"image" v. "range" suddenly got a lot more important after it was found in the last century that the image set of a function might not be recursive. "Range"/"codomain" is important in computer science, where one would like to specify for a function an output data type which is capable of holding any value in the function's image; due to undecidability issues, it is good enough to specify a convenient superset of the image. At 01:01 PM 11/1/2011, Schroeppel, Richard wrote:

If you can't be sure about what's in the Image, it's still useful to know some superset. Perhaps the mistake is to speak of "the" range.

Rich

-----Original Message----- From: math-fun-bounces@mailman.xmission.com [mailto:math-fun-bounces@mailman.xmission.com] On Behalf Of Henry Baker Sent: Tuesday, November 01, 2011 1:45 PM To: math-fun@mailman.xmission.com Subject: [math-fun] function "image" v. function "range"

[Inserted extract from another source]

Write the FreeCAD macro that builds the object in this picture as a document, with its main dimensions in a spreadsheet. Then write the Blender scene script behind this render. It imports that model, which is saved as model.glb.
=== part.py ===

I noticed that the Khan Academy still uses the term "range" instead of "image" in order to describe the smallest (in terms of subsets) range for a function.

The "image" of f(x)=x*x (where the domain of f(x) is R) is {x in R|x>=0}. The "range" of f(x) is any superset of the image, e.g., R itself.

http://en.wikipedia.org/wiki/Image_%28mathematics%29

http://en.wikipedia.org/wiki/Range_%28mathematics%29

I assume that the Khan Academy teaches this usage for "range" because the standardized tests require it.

However, I thought that this usage of "range" was hopelessly obsolete, even 50 years ago.

Is this continuing usage of "range" instead of "image" an artifact of school budgets that still can't replace 50-year-old textbooks, or what?